▶ **What to do**
Copy the full set of lines exactly as given.

▶ **Collected material**
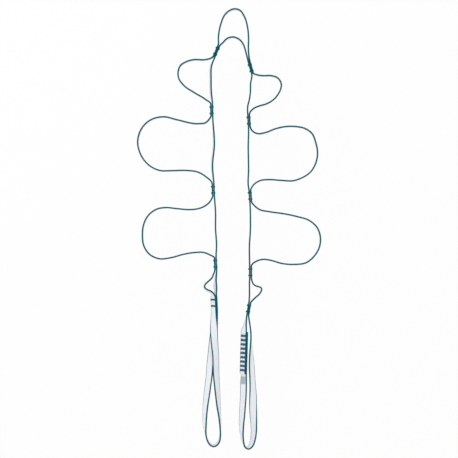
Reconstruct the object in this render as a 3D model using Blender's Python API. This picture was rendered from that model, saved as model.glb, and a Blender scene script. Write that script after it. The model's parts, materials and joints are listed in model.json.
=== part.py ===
# Climbing daisy chain
#
# A flat woven tape is closed into one long ring by a sewn splice. The ring is pressed double,
# and pairs of bar tacks join its two strands at ten places, which leaves nine pockets and an
# end loop at each tip. The chain lies folded at its middle pocket, as it is laid out flat: a
# crown at the top and two legs that hang down from it. The tape stands on its edge, and rolls
# over toward its face only in the end loops.
#
# Units are metres, Z is up, X runs across the two legs and Y along them, toward the crown.
# The origin is on the surface that the chain lies on, in the middle of the outline.
#
# Each sewn joint is followed by a fold line, where the next stretch of tape swings about the
# tape's own width. There the doubled tape ends in a round nose, and the next tapes end in a
# hollow round it, so that the fold turns without the tapes touching.

import math

import bmesh
import bpy
from mathutils import Matrix, Vector

MM = 0.001
UP = Vector((0.0, 0.0, 1.0))

# The tape
TAPE_WIDTH = 11.0 * MM
TAPE_THICKNESS = 2.0 * MM
CLEARANCE = 0.3 * MM
CROSSING_CLEARANCE = 0.7 * MM
CUT_OVERRUN = 1.0 * MM

# The bar tacks: a pad of thread on each face, and stitches that pass through both tapes
BAR_SPACING = 9.0 * MM
BAR_MARGIN = 1.2 * MM
BAR_BREADTH = 1.9 * MM
BAR_HEIGHT = 0.8 * MM
BAR_TAPER_SHARE = 0.72
STITCH_SIZE = 0.6 * MM
STITCHES_PER_BAR = 2
TACK_MARGIN = 3.5 * MM

# The splice in the right end loop
SPLICE_ROWS = 9
SPLICE_ROW_PITCH = 6.1 * MM
SPLICE_ROW_BREADTH = 2.4 * MM
SPLICE_ROW_HEIGHT = 0.55 * MM
SPLICE_ROW_MARGIN = 0.7 * MM
SPLICE_END_MARGIN = 5.6 * MM

# The bare label beside the splice
LABEL_LENGTH = 11.4 * MM
LABEL_WIDTH = 8.0 * MM
LABEL_THICKNESS = 0.35 * MM
LABEL_FROM_SPLICE = 2.8 * MM
LABEL_EDGE_MARGIN = 0.4 * MM

# The crown: the folded middle of the chain
CROWN_SPREAD = 54.1 * MM
CROWN_STAGGER = 23.9 * MM
CROWN_POCKET_RISE = 67.2 * MM
CROWN_ARCH_RISE = 27.4 * MM

# The pockets: the mouth is the distance between joints, the reach how far the tape stands out
LEFT_1_MOUTH = 68.5 * MM
LEFT_1_REACH = 50.5 * MM
LEFT_2_MOUTH = 97.3 * MM
LEFT_2_REACH = 106.1 * MM
LEFT_3_MOUTH = 89.2 * MM
LEFT_3_REACH = 102.8 * MM
LEFT_4_MOUTH = 39.7 * MM
LEFT_4_REACH = 15.0 * MM
RIGHT_1_MOUTH = 59.5 * MM
RIGHT_1_REACH = 43.3 * MM
RIGHT_2_MOUTH = 91.3 * MM
RIGHT_2_REACH = 96.7 * MM
RIGHT_3_MOUTH = 92.6 * MM
RIGHT_3_REACH = 99.3 * MM
RIGHT_4_MOUTH = 35.9 * MM
RIGHT_4_REACH = 16.6 * MM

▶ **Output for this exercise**
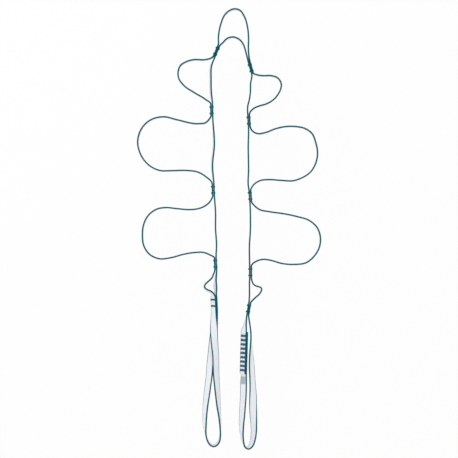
Reconstruct the object in this render as a 3D model using Blender's Python API. This picture was rendered from that model, saved as model.glb, and a Blender scene script. Write that script after it. The model's parts, materials and joints are listed in model.json.
=== part.py ===
# Climbing daisy chain
#
# A flat woven tape is closed into one long ring by a sewn splice. The ring is pressed double,
# and pairs of bar tacks join its two strands at ten places, which leaves nine pockets and an
# end loop at each tip. The chain lies folded at its middle pocket, as it is laid out flat: a
# crown at the top and two legs that hang down from it. The tape stands on its edge, and rolls
# over toward its face only in the end loops.
#
# Units are metres, Z is up, X runs across the two legs and Y along them, toward the crown.
# The origin is on the surface that the chain lies on, in the middle of the outline.
#
# Each sewn joint is followed by a fold line, where the next stretch of tape swings about the
# tape's own width. There the doubled tape ends in a round nose, and the next tapes end in a
# hollow round it, so that the fold turns without the tapes touching.

import math

import bmesh
import bpy
from mathutils import Matrix, Vector

MM = 0.001
UP = Vector((0.0, 0.0, 1.0))

# The tape
TAPE_WIDTH = 11.0 * MM
TAPE_THICKNESS = 2.0 * MM
CLEARANCE = 0.3 * MM
CROSSING_CLEARANCE = 0.7 * MM
CUT_OVERRUN = 1.0 * MM

# The bar tacks: a pad of thread on each face, and stitches that pass through both tapes
BAR_SPACING = 9.0 * MM
BAR_MARGIN = 1.2 * MM
BAR_BREADTH = 1.9 * MM
BAR_HEIGHT = 0.8 * MM
BAR_TAPER_SHARE = 0.72
STITCH_SIZE = 0.6 * MM
STITCHES_PER_BAR = 2
TACK_MARGIN = 3.5 * MM

# The splice in the right end loop
SPLICE_ROWS = 9
SPLICE_ROW_PITCH = 6.1 * MM
SPLICE_ROW_BREADTH = 2.4 * MM
SPLICE_ROW_HEIGHT = 0.55 * MM
SPLICE_ROW_MARGIN = 0.7 * MM
SPLICE_END_MARGIN = 5.6 * MM

# The bare label beside the splice
LABEL_LENGTH = 11.4 * MM
LABEL_WIDTH = 8.0 * MM
LABEL_THICKNESS = 0.35 * MM
LABEL_FROM_SPLICE = 2.8 * MM
LABEL_EDGE_MARGIN = 0.4 * MM

# The crown: the folded middle of the chain
CROWN_SPREAD = 54.1 * MM
CROWN_STAGGER = 23.9 * MM
CROWN_POCKET_RISE = 67.2 * MM
CROWN_ARCH_RISE = 27.4 * MM

# The pockets: the mouth is the distance between joints, the reach how far the tape stands out
LEFT_1_MOUTH = 68.5 * MM
LEFT_1_REACH = 50.5 * MM
LEFT_2_MOUTH = 97.3 * MM
LEFT_2_REACH = 106.1 * MM
LEFT_3_MOUTH = 89.2 * MM
LEFT_3_REACH = 102.8 * MM
LEFT_4_MOUTH = 39.7 * MM
LEFT_4_REACH = 15.0 * MM
RIGHT_1_MOUTH = 59.5 * MM
RIGHT_1_REACH = 43.3 * MM
RIGHT_2_MOUTH = 91.3 * MM
RIGHT_2_REACH = 96.7 * MM
RIGHT_3_MOUTH = 92.6 * MM
RIGHT_3_REACH = 99.3 * MM
RIGHT_4_MOUTH = 35.9 * MM
RIGHT_4_REACH = 16.6 * MM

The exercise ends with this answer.